As well as the spectacular costumes, the Thai dance choreography helped to transport the audience members to Bangkok. The swing cast, clothed in traditional Thai garments, conducted impressive displays of cultural dance that mesmerised everyone in the theatre. The musical is practically dripping with Thai culture.
Furthermore, the section where the cast performed Princess Tuptim’s ‘Small House of Uncle Thomas Ballet’ was absolutely breathtaking - a real treat for the eyes. I was mesmerised from start to finish by the use of dance, sound, narration and masks and props during this section. The choreography from Christopher Gattelli (based on the original choreography from Jerome Robbins) was like nothing I have ever seen before. Truly a thing of beauty.

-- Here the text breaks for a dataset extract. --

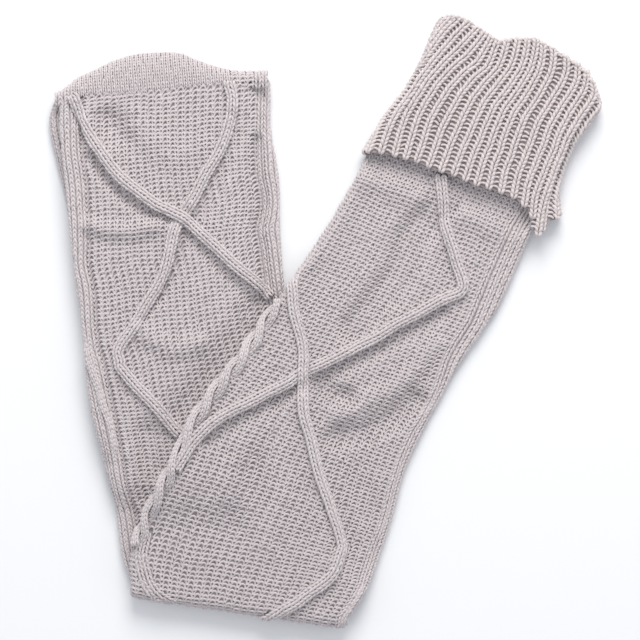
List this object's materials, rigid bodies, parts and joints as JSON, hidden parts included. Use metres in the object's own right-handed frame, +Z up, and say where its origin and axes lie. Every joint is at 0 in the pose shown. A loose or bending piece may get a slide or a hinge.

Another number I wish to mention in more detail is the iconic ‘Shall We Dance?’ This will be the song that most people will recognise from the film (alongside ‘Getting to Know You’) - and its transition on to the stage did not disappoint. Maria Coyne and Brian Rivera whirled around and around and brought a smile to everyone’s face. The main actors’ classical vocals and wonderful footwork made this well-known scene a joy to watch.
Additionally, another great number involved all of the King of Siam’s wives together dressing in Western gowns and hooped skirts, singing about how the ‘West is strange’. This humorous little song showcased the female cast members in all their glory, battling with fashions that are ‘strange’ to them. It was a memorable scene for me with the clever stage blocking to use all the space available, and the attention to detail within the Western costume the ladies were reluctantly putting on and confounded by.
This heartwarming and traditional musical really can be enjoyed by anyone, and I would encourage musical fans, or those that wish to be whisked away to another time and place for the night, to buy themselves a ticket. The show is like no other - and you’ll simply have to see it to understand!